Moving to number two, the "good for the partners" argument. I'll try not to giggle too much about traditional marriage "empowering" women (see, e.g., Fronteiro v. Richardson, 411 US 677, 684 (1973) "[traditional notions of sex roles] in practical effect, put women, not on a pedestal, but in a cage."). This one fails tests two and three. Homosexual marriage does nothing to stop marriages between heterosexuals--so the empowering/civilizing effect remains the same. Meanwhile, as far as I can gather men are "civilized" by marriage because it provides someone who depends on them and needs their love and care, and woman are "empowered" because there is a primary earner leaving them free to care for children and the household. Both of these are sex-neutral--a man can as easily serve as the dependent partner, a woman can be the primary earner (of course, some men won't be dependent partners. But the neither will some women. These type of sex-based differentiations DO fall under Heightened Scrutiny and are unlikely to survive constitutional scrutiny. See Craig v. Boren, 429 U.S. 190 (1976)).
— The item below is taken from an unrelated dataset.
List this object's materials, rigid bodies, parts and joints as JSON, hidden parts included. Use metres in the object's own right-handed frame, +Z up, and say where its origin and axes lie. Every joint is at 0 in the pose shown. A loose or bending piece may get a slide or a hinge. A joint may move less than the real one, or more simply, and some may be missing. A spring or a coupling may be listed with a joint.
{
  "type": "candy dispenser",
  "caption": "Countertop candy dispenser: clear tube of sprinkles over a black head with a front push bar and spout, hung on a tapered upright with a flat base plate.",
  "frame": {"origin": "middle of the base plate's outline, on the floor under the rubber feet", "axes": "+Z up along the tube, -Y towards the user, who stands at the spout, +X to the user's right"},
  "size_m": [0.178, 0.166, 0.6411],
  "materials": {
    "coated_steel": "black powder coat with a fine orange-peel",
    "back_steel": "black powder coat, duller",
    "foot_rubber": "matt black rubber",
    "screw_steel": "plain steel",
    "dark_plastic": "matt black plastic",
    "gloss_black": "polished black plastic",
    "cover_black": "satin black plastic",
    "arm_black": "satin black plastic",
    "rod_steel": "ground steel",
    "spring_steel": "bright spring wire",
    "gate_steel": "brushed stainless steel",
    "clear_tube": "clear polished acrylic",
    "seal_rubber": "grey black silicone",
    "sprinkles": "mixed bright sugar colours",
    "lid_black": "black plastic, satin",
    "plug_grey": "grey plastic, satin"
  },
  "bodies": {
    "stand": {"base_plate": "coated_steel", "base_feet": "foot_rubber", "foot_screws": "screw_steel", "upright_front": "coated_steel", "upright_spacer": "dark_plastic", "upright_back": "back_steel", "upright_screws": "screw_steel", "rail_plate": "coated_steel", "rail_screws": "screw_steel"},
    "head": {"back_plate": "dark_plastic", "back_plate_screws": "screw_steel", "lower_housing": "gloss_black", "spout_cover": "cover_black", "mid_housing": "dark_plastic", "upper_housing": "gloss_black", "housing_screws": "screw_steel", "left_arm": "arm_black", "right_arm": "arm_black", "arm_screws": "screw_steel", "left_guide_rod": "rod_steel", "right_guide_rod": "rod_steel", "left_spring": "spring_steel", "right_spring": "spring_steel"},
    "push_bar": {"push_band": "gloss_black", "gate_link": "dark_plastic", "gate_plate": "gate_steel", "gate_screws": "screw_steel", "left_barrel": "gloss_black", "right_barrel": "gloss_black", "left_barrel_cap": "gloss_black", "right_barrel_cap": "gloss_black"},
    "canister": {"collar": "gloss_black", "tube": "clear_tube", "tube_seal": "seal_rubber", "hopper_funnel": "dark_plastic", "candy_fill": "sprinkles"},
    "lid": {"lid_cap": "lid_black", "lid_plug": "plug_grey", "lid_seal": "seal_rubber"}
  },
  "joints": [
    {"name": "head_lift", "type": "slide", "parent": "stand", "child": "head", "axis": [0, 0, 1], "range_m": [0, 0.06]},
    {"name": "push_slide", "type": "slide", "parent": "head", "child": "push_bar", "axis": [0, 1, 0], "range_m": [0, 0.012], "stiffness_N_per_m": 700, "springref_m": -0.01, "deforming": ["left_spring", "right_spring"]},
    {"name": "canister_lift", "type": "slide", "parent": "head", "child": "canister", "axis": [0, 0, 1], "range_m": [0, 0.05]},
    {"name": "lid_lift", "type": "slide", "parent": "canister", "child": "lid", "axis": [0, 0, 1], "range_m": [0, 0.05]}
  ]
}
Hence, the civilizing effect has zero bearing on homosexual marriage--the standard isn't applied to heterosexual couplings where it is deemed unlikely that either the man will be civilized and/or the woman will be empowered, and as far as the logic goes it applies to homosexual couples as well.
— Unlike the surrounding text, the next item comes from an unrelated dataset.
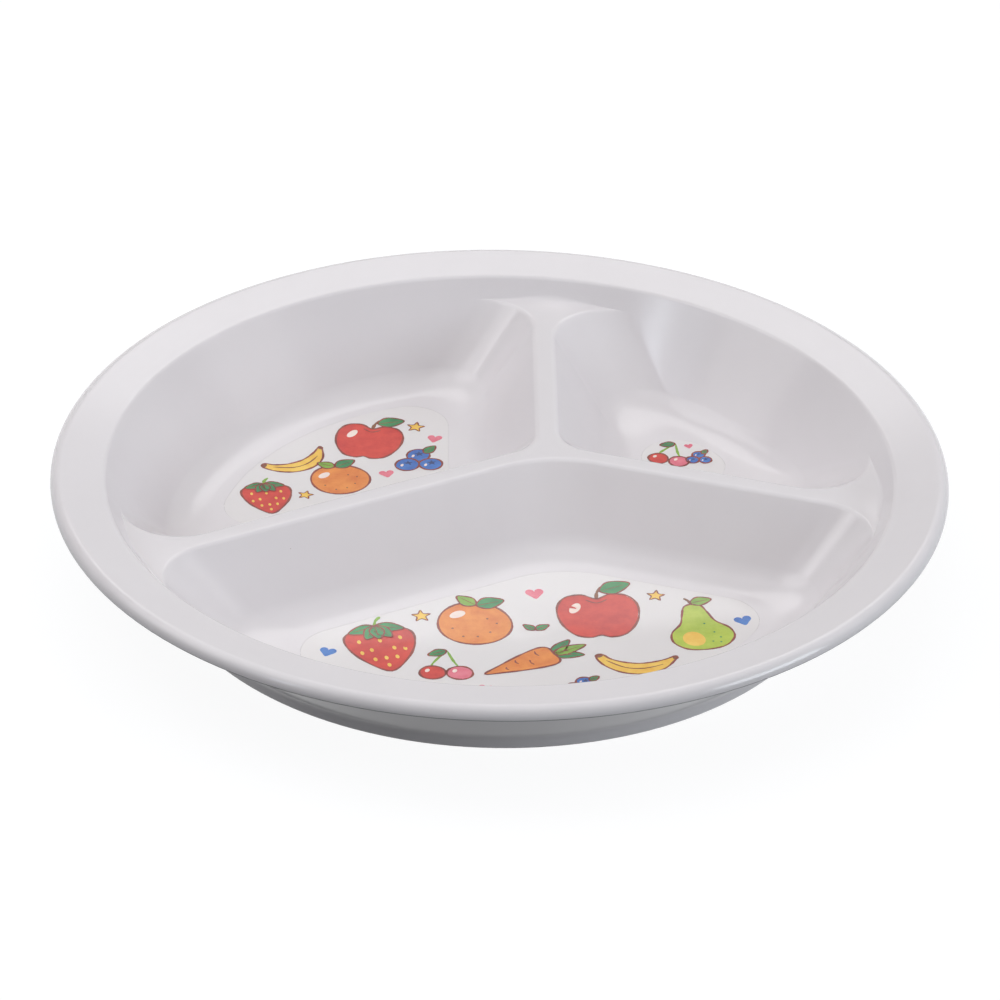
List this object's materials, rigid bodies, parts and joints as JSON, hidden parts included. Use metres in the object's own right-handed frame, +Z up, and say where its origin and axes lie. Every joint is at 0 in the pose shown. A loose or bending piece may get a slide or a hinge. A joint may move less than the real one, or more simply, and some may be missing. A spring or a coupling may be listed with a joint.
{
  "type": "divided compartment plate",
  "caption": "Round white melamine lunch plate with a broad rim, a Y-shaped divider between its compartments and a printed foil in each floor.",
  "frame": {"origin": "centre of the foot ring, on the table that the plate stands on", "axes": "+Z up, +X to the right and +Y to the back, with the large compartment in front and the two small ones behind it"},
  "size_m": [0.22, 0.22, 0.0288],
  "materials": {
    "white_melamine": "gloss",
    "printed_foil": "gloss"
  },
  "bodies": {
    "root": {"plate_body": "white_melamine", "decal_foil_front": "printed_foil", "decal_foil_left": "printed_foil", "decal_foil_right": "printed_foil"}
  },
  "joints": []
}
The "polygamy" argument is slightly different. First of all, asking it violates longstanding legal norms of deciding cases before they're ripe--we shouldn't decide whether polygamy is legitimate before we actually have a case relating to polygamy (in fact, we've already had one: Reynolds v. United States, 98 U.S 145 (1878), and it's already been distinguished from homosexuality, Lawrence and Garner v. Texas, 539 US 558 (2003).). Taking it at face value, though, we note that it fails test two in the opposite direction, that is, polygamous couples ARE differently situated than homosexuals. Specifically, someone who would like to be polygamous is not forced to marry someone they're not attracted to in order to become an equal citizen under law. They may not be able to marry as MANY people as they'd like, but the rights themselves are still open to them where they are not for homosexuals. Hence, the analogy doesn't hold. Furthermore, the slippery slope doesn't hold (see Part IV) on its own any way.
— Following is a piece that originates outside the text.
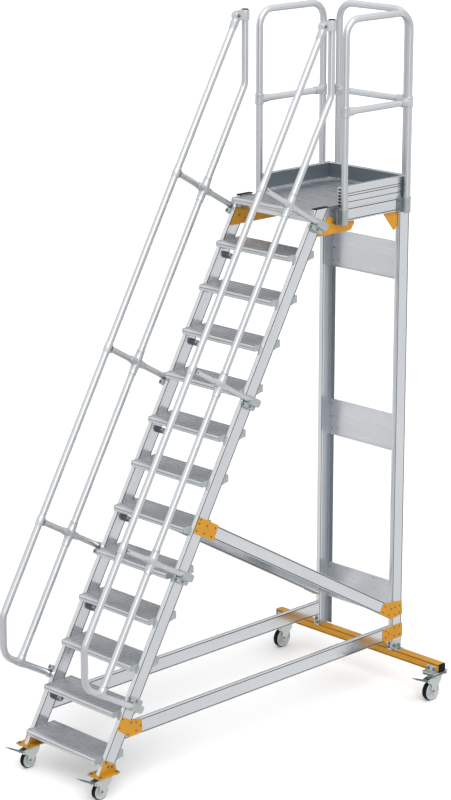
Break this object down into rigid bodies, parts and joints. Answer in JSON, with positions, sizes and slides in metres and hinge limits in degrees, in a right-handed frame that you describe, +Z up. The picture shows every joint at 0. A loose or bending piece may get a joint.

After dealing with the preceding three, the final "democratic" argument becomes irrelevant. Yes, democracies can generally legislate their own existence, but only within the bounds prescribed by constitutional law (which imposes requirements beyond that the laws be "secular"), boundaries that have so far held against the "rational reasons" given by Dafydd. The weak independent reason given in reason four--that heterosexual couples can reproduce the species doesn't fly. Aside from the fact that our species doesn't seem to be at any imminent risk of population collapse, it fails test three (as many babies will still be made because heterosexuals can still marry) and test two (homosexuals are similarly situated because thanks to modern tech, they too can have babies!).
For those reasons, even under the Rational Basis test, bans against homosexual marriages are unconstitutional.